How long will this abuse go on?
My husband and I have been married 20 years, and for the last nearly two years we have been separated because he told me ne was no longer happy in his marriage.
We have been separated twice now and both times he has worked too much (around the clock). I have been a good wife, a good mother who supported my husband while he went to play golf and done things by himself.
He started to verbally abuse me and mistreated me. I had a breakdown over this and he laughed at me.
I found out recently that he has an Asian women who he is involved with and is going to tell me about it.
He told my daughter that he was involved at her year twelve ball, and made her cry.
After he saw that she was crying he asked her if she wanted to meet her. Does this man have any emotions? He has hurt us enough. I also have a 15 year old son who loves his dad but does not want to act abusive like him.
How long does this take? What advice can you give me, I do still love this man for what and who he was.
I did everything for him, even take on the gardening and wash his car. I was virtually a slave, I didn't mind because I did it for us (my family).
BUT when he changed and mistreated me that was it I had a breakdown and when into depression and am now living with my mum. He is living in the marital home.
Please help someone!!!!!!!! What do I do?Noel's response
From the way you describe your husband, he may be in a midlife crisis, but he is also immature. You have been his mommy all these years, after he left his first mother, and now he wants a different mommy.
My advice is to let him go. You say you were a virtual slave, but you love him for who and what he was. He is no longer that man.
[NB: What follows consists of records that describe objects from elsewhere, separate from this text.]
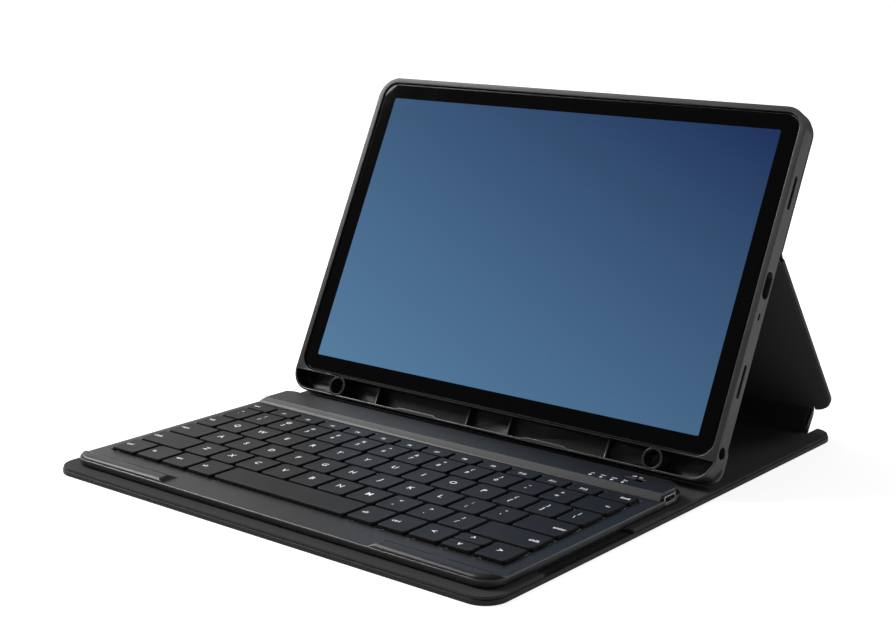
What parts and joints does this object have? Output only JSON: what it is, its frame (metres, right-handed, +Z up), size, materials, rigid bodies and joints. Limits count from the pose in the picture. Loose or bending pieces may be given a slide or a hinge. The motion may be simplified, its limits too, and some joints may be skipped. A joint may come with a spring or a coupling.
{
  "type": "tablet keyboard case",
  "caption": "Folding tablet case on a fold-out stand with a pen channel, a tablet in its shell and a low keyboard on the flat base panel.",
  "frame": {"origin": "middle of the footprint at the level of the desk it stands on", "axes": "+X to the user's right, +Y away from the user towards the stand's spine, +Z up"},
  "size_m": [0.2612, 0.287, 0.1708],
  "materials": {
    "folio_leather": "fine-grained black synthetic leather, matte",
    "folio_board": "grey-brown pressed stiffening board",
    "folio_lining": "short-napped charcoal microfibre lining",
    "magnet": "nickel-plated magnet",
    "case_tpu": "soft-touch black moulded case",
    "case_ring": "satin black moulded ring",
    "tablet_body": "anodised graphite aluminium",
    "tablet_glass": "polished cover glass over a lit display",
    "battery": "wrapped battery cell",
    "circuit": "green circuit board",
    "camera": "black camera lens cover",
    "kb_housing": "fine-textured charcoal moulding",
    "kb_cap": "smooth matte charcoal key cap with white legends",
    "kb_rubber": "soft black rubber",
    "kb_steel": "pressed steel",
    "kb_sheet": "translucent dome sheet",
    "kb_light": "clear light pipe"
  },
  "bodies": {
    "base": {"base_skin": "folio_leather", "base_board": "folio_board", "base_lining": "folio_lining", "base_magnets": "magnet"},
    "spine": {"spine_skin": "folio_leather", "spine_stay": "folio_board", "spine_lining": "folio_lining"},
    "leg": {"leg_skin": "folio_leather", "leg_board": "folio_board", "leg_lining": "folio_lining", "leg_magnets": "magnet"},
    "case": {"case_shell": "case_tpu", "channel_rings": "case_ring", "channel_magnets": "magnet", "back_board": "folio_board", "back_skin": "folio_leather"},
    "power_button": {"power_button": "case_tpu"},
    "volume_button": {"volume_button": "case_tpu"},
    "tablet": {"tablet_housing": "tablet_body", "tablet_glass": "tablet_glass", "tablet_battery": "battery", "tablet_board": "circuit", "tablet_camera": "camera"},
    "keyboard": {"kb_bottom": "kb_housing", "kb_feet": "kb_rubber", "kb_magnets": "magnet", "kb_plate": "kb_steel", "kb_domes": "kb_sheet", "kb_board": "circuit", "kb_cells": "battery", "kb_port": "kb_steel", "kb_lights": "kb_light", "kb_top": "kb_housing", "kb_screws": "kb_steel"},
    "kb_switch": {"kb_switch": "kb_cap"},
    "key_esc": {"key_esc": "kb_cap"},
    "keys_function": {"keys_function": "kb_cap"},
    "key_lock": {"key_lock": "kb_cap"},
    "keys_number": {"keys_number": "kb_cap"},
    "key_backspace": {"key_backspace": "kb_cap"},
    "key_tab": {"key_tab": "kb_cap"},
    "keys_upper": {"keys_upper": "kb_cap"},
    "key_caps": {"key_caps": "kb_cap"},
    "keys_home": {"keys_home": "kb_cap"},
    "key_enter": {"key_enter": "kb_cap"},
    "key_shift_left": {"key_shift_left": "kb_cap"},
    "keys_lower": {"keys_lower": "kb_cap"},
    "key_shift_right": {"key_shift_right": "kb_cap"},
    "keys_modifier": {"keys_modifier": "kb_cap"},
    "key_space": {"key_space": "kb_cap"},
    "keys_option": {"keys_option": "kb_cap"},
    "key_arrow_left": {"key_arrow_left": "kb_cap"},
    "key_arrow_up": {"key_arrow_up": "kb_cap"},
    "key_arrow_down": {"key_arrow_down": "kb_cap"},
    "key_arrow_right": {"key_arrow_right": "kb_cap"}
  },
  "joints": [
    {"name": "base_fold", "type": "hinge", "parent": "base", "child": "spine", "pos_m": [0, 0.1325, 0.0043], "axis": [-1, 0, 0], "range_deg": [0, 32]},
    {"name": "stand_fold", "type": "hinge", "parent": "spine", "child": "leg", "pos_m": [0, 0.141, 0.0162], "axis": [-1, 0, 0], "range_deg": [-1.5, 15]},
    {"name": "crease_fold", "type": "hinge", "parent": "leg", "child": "case", "pos_m": [0, 0.07689, 0.10328], "axis": [-1, 0, 0], "range_deg": [-33, 3.4]},
    {"name": "tablet_lift_out", "type": "slide", "parent": "case", "child": "tablet", "axis": [0, -0.8988, 0.4384], "range_m": [0, 0.06]},
    {"name": "power_press", "type": "slide", "parent": "case", "child": "power_button", "axis": [0, -0.4384, -0.8988], "range_m": [0, 0.0005], "stiffness_N_per_m": 800},
    {"name": "volume_press", "type": "slide", "parent": "case", "child": "volume_button", "axis": [0, -0.4384, -0.8988], "range_m": [0, 0.0005], "stiffness_N_per_m": 800},
    {"name": "keyboard_lift_off", "type": "slide", "parent": "base", "child": "keyboard", "axis": [0, 0, 1], "range_m": [0, 0.08]},
    {"name": "switch_slide", "type": "slide", "parent": "keyboard", "child": "kb_switch", "axis": [1, 0, 0], "range_m": [0, 0.003]},
    {"name": "esc_press", "type": "slide", "parent": "keyboard", "child": "key_esc", "axis": [0, 0, -1], "range_m": [0, 0.0012], "stiffness_N_per_m": 300},
    {"name": "function_press", "type": "slide", "parent": "keyboard", "child": "keys_function", "axis": [0, 0, -1], "range_m": [0, 0.0012], "stiffness_N_per_m": 3600},
    {"name": "lock_press", "type": "slide", "parent": "keyboard", "child": "key_lock", "axis": [0, 0, -1], "range_m": [0, 0.0012], "stiffness_N_per_m": 300},
    {"name": "number_press", "type": "slide", "parent": "keyboard", "child": "keys_number", "axis": [0, 0, -1], "range_m": [0, 0.0012], "stiffness_N_per_m": 3900},
    {"name": "backspace_press", "type": "slide", "parent": "keyboard", "child": "key_backspace", "axis": [0, 0, -1], "range_m": [0, 0.0012], "stiffness_N_per_m": 300},
    {"name": "tab_press", "type": "slide", "parent": "keyboard", "child": "key_tab", "axis": [0, 0, -1], "range_m": [0, 0.0012], "stiffness_N_per_m": 300},
    {"name": "upper_press", "type": "slide", "parent": "keyboard", "child": "keys_upper", "axis": [0, 0, -1], "range_m": [0, 0.0012], "stiffness_N_per_m": 3900},
    {"name": "caps_press", "type": "slide", "parent": "keyboard", "child": "key_caps", "axis": [0, 0, -1], "range_m": [0, 0.0012], "stiffness_N_per_m": 300},
    {"name": "home_press", "type": "slide", "parent": "keyboard", "child": "keys_home", "axis": [0, 0, -1], "range_m": [0, 0.0012], "stiffness_N_per_m": 3300},
    {"name": "enter_press", "type": "slide", "parent": "keyboard", "child": "key_enter", "axis": [0, 0, -1], "range_m": [0, 0.0012], "stiffness_N_per_m": 300},
    {"name": "shift_left_press", "type": "slide", "parent": "keyboard", "child": "key_shift_left", "axis": [0, 0, -1], "range_m": [0, 0.0012], "stiffness_N_per_m": 300},
    {"name": "lower_press", "type": "slide", "parent": "keyboard", "child": "keys_lower", "axis": [0, 0, -1], "range_m": [0, 0.0012], "stiffness_N_per_m": 3000},
    {"name": "shift_right_press", "type": "slide", "parent": "keyboard", "child": "key_shift_right", "axis": [0, 0, -1], "range_m": [0, 0.0012], "stiffness_N_per_m": 300},
    {"name": "modifier_press", "type": "slide", "parent": "keyboard", "child": "keys_modifier", "axis": [0, 0, -1], "range_m": [0, 0.0012], "stiffness_N_per_m": 1200},
    {"name": "space_press", "type": "slide", "parent": "keyboard", "child": "key_space", "axis": [0, 0, -1], "range_m": [0, 0.0012], "stiffness_N_per_m": 300},
    {"name": "option_press", "type": "slide", "parent": "keyboard", "child": "keys_option", "axis": [0, 0, -1], "range_m": [0, 0.0012], "stiffness_N_per_m": 600},
    {"name": "arrow_left_press", "type": "slide", "parent": "keyboard", "child": "key_arrow_left", "axis": [0, 0, -1], "range_m": [0, 0.0012], "stiffness_N_per_m": 300},
    {"name": "arrow_up_press", "type": "slide", "parent": "keyboard", "child": "key_arrow_up", "axis": [0, 0, -1], "range_m": [0, 0.0012], "stiffness_N_per_m": 300},
    {"name": "arrow_down_press", "type": "slide", "parent": "keyboard", "child": "key_arrow_down", "axis": [0, 0, -1], "range_m": [0, 0.0012], "stiffness_N_per_m": 300},
    {"name": "arrow_right_press", "type": "slide", "parent": "keyboard", "child": "key_arrow_right", "axis": [0, 0, -1], "range_m": [0, 0.0012], "stiffness_N_per_m": 300}
  ],
  "couplings": [
    {"joint": "crease_fold", "follows": "stand_fold", "ratio": -2.2}
  ]
}
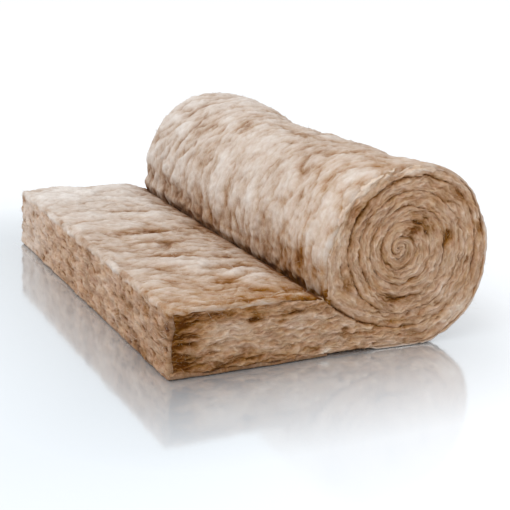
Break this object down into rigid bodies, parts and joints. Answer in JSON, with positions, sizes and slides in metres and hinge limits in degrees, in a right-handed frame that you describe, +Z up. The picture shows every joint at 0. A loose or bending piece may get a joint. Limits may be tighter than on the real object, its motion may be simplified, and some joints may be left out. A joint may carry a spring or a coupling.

Let him know you will no longer take his abuse, and that you want out.
You might also contact a lawyer to protect yourself financially, as I suspect you are not very good at standing up to him. You have every right to demand you have the marital house as well, especially if your children are living with you.
I also suggest you get some counseling/therapy for yourself, so you are able to stand up for yourself, and figure out who you are, other than an wife and mother.